Das Ergebnis der Untersuchungen ergab, dass Meerwasser beim Abtauchen von Erdplatten durchaus große Tiefen erreicht. "Wir haben sogar Anzeichen gefunden, dass es bis zur Grenze von Erdmantel und Erdkern in 2.500 Kilometern Tiefe gelangen kann", sagt Devey.

Keine Einbahnstraße

Dieses Ergebnis ist wiederum interessant für die fundamentalere Frage nach der Entstehung der Ozeane. Eine bisher verbreitete Forschungsmeinung ist, dass die Ozeane und die Atmosphäre sich im Laufe der frühen Erdgeschichte durch Entgasung des im Erdmantel vorhandenen Wassers bildeten. "Demnach hätte es für das Wasser nur eine Einbahnstraße gegeben: von innen nach außen. Wir zeigen jetzt aber, dass eine Bewegung von außen nach innen über die Subduktion stattfindet und offenbar einen Großteil des Erdmantels beeinflusst hat", sagt Devey.
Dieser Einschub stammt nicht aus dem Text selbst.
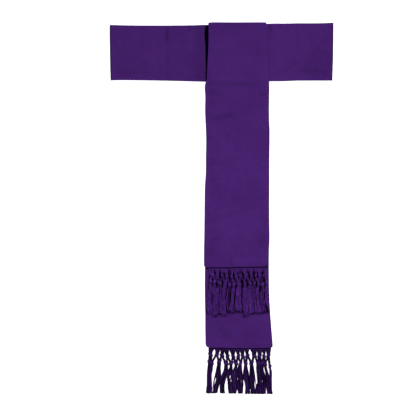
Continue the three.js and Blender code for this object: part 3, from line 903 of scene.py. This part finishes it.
frontFringe = {
    "deep": "#0B0217",
    "light": "#6B33A2",
    "heading": -132.0,
    "base": 1.15,
    "reach": -231.0,
    "reachJitter": 2.4,
    "curl": 2.6,
    "wave": 0.9,
    "seed": 29,
    "sides": (-36, 98),
    "shadeLine": (-132.0, -130.4),
    "openness": 1.2,
    "deepShare": 0.12,
    "lockDepth": 0.35,
    "rootShade": 0.55,
    "knotTone": (0.55, 0.85),
    "bundles": rowsOf("left right x y wide",
        (-28.8, -16.6, -19.6, -145.3, 6.4), (-14.6, -5.6, -8.9, -146.4, 6.4),
        (-4.2, 4.4, 1.6, -147.5, 6.4), (5.2, 14.0, 11.0, -148.5, 6.4),
        (15.0, 25.0, 21.2, -149.5, 6.4), (26.0, 33.6, 31.0, -149.5, 6.4),
        (34.6, 43.4, 41.0, -147.3, 6.4), (44.6, 56.2, 53.2, -147.3, 6.4),
        (57.4, 68.6, 65.4, -147.3, 6.4), (69.4, 77.8, 74.6, -146.2, 6.4),
        (78.6, 88.6, 83.2, -146.2, 6.4), (89.8, 97.6, 93.2, -145.8, 6.4)),
    "rows": [-177.0, -200.0, -218.0, -231.0],
    "tassels": rowsOf("legs x y wide left right reach",
        (1, -24.4, -159.4, 4.2,
         (-28.6, -32.6, -32.8, -32.4), (-20.9, -20.7, -20.0, -20.0), -231.3),
        (2, -14.8, -160.0, 6.2,
         (-20.7, -20.4, -20.0, -19.0), (-10.2, -13.0, -13.4, -8.0), -236.0),
        (2, -4.6, -162.8, 6.2, (-10.0, -12.8, -13.0, -8.0), (-0.6, 0.2, 0.4, 1.0), -232.0),
        (2, 7.4, -165.9, 6.2, (-0.2, 0.8, 0.8, 1.4), (11.0, 8.0, 9.2, 13.2), -234.4),
        (2, 17.6, -167.2, 6.2, (11.4, 8.6, 10.2, 14.0), (20.6, 17.6, 17.4, 19.0), -227.2),
        (2, 26.6, -167.2, 6.2, (21.0, 18.4, 18.0, 20.0), (30.8, 28.2, 27.8, 29.6), -229.0),
        (2, 38.0, -166.2, 6.2, (31.2, 29.0, 28.6, 30.4), (42.6, 43.4, 44.4, 46.4), -226.7),
        (2, 50.4, -164.6, 6.2, (43.4, 44.4, 45.2, 48.0), (54.2, 54.2, 54.8, 57.6), -236.0),
        (2, 62.2, -163.6, 6.2, (54.8, 54.8, 55.6, 58.0), (65.0, 64.0, 65.0, 67.0), -231.3),
        (2, 71.3, -163.6, 6.2, (65.6, 64.6, 65.4, 67.6), (73.6, 75.0, 76.2, 77.4), -229.6),
        (2, 80.2, -165.8, 6.2, (74.2, 75.8, 77.0, 78.2), (81.0, 80.8, 84.4, 86.6), -230.1),
        (2, 88.6, -166.0, 6.2, (81.4, 81.4, 85.0, 87.2), (92.2, 93.2, 95.4, 97.6), -228.9),
        (1, 97.4, -161.5, 4.2, (92.8, 94.4, 97.0, 99.6), (97.0, 99.0, 101.6, 102.6), -228.1)),
    "openings": rowsOf("top foot wide at",
        ((-27.4, -136.4), (-24.2, -151.7), 2.4, 0.5),
        ((-15.7, -134.2), (-13.1, -148.2), 3.9, 0.5), ((-5.0, -136.5), (-2.8, -155.8), 4.6, 0.6),
        ((4.4, -138.3), (7.7, -157.5), 4.2, 0.6), ((13.8, -138.2), (18.6, -157.1), 4.8, 0.6),
        ((25.5, -138.8), (27.5, -158.2), 5.0, 0.6), ((34.0, -138.8), (37.3, -154.9), 3.8, 0.5),
        ((43.6, -136.9), (48.9, -155.8), 4.8, 0.6), ((56.7, -136.1), (61.9, -154.9), 5.0, 0.5),
        ((68.9, -135.3), (71.1, -155.6), 4.8, 0.6), ((78.1, -137.7), (78.5, -154.1), 4.4, 0.5),
        ((89.4, -136.9), (86.8, -152.8), 4.0, 0.5), ((-27.0, -158.2), (-25.5, -164.5), 3.1, 0.5),
        ((-20.3, -151.9), (-19.2, -165.8), 3.3, 0.5), ((-11.5, -156.0), (-9.8, -176.7), 3.7, 0.5),
        ((0.2, -155.7), (3.5, -173.2), 4.1, 0.5), ((12.2, -161.7), (13.8, -176.7), 3.9, 0.5),
        ((23.3, -161.2), (20.7, -175.4), 3.9, 0.5), ((32.3, -161.7), (30.3, -175.4), 3.6, 0.5),
        ((41.2, -156.2), (49.3, -170.2), 4.6, 0.5), ((52.1, -155.8), (58.9, -169.3), 5.4, 0.5),
        ((65.4, -156.2), (68.3, -168.0), 4.8, 0.5), ((74.1, -156.2), (77.2, -171.5), 5.0, 0.5),
        ((83.3, -160.5), (85.0, -180.0), 4.0, 0.4), ((90.9, -153.2), (96.2, -170.6), 4.8, 0.5),
        ((-20.9, -170.2), (-20.3, -209.4), 1.0, 0.4), ((-0.4, -174.6), (0.9, -209.4), 1.6, 0.4),
        ((11.1, -177.6), (7.9, -202.9), 2.6, 0.5), ((8.1, -200.7), (13.1, -237.8), 2.6, 0.6),
        ((20.5, -175.4), (17.5, -213.8), 2.6, 0.5), ((30.8, -172.4), (27.7, -220.3), 2.2, 0.5),
        ((43.0, -174.6), (45.6, -229.1), 1.2, 0.5), ((54.5, -172.4), (54.5, -211.6), 0.9, 0.5),
        ((65.4, -172.4), (64.1, -205.1), 1.0, 0.5), ((73.7, -174.6), (77.0, -220.3), 1.2, 0.5),
        ((81.1, -176.7), (80.7, -202.9), 1.5, 0.5), ((92.7, -172.4), (94.2, -202.9), 2.6, 0.6),
        ((94.0, -200.7), (101.6, -231.2), 3.1, 0.6)),
}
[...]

Damit erscheint es auch möglich, dass Kometen das Wasser erst relativ spät in der Erdgeschichte auf unseren Planeten gebracht haben und es dann nach und nach durch Subduktion nicht nur in die Erdkruste, sondern auch in den gesamten Erdmantel geknetet wurde. "Unsere Studie ist natürlich kein Beweis, öffnet aber in der Diskussion wieder neue Möglichkeiten", betont Devey. (red, 5.3.2017)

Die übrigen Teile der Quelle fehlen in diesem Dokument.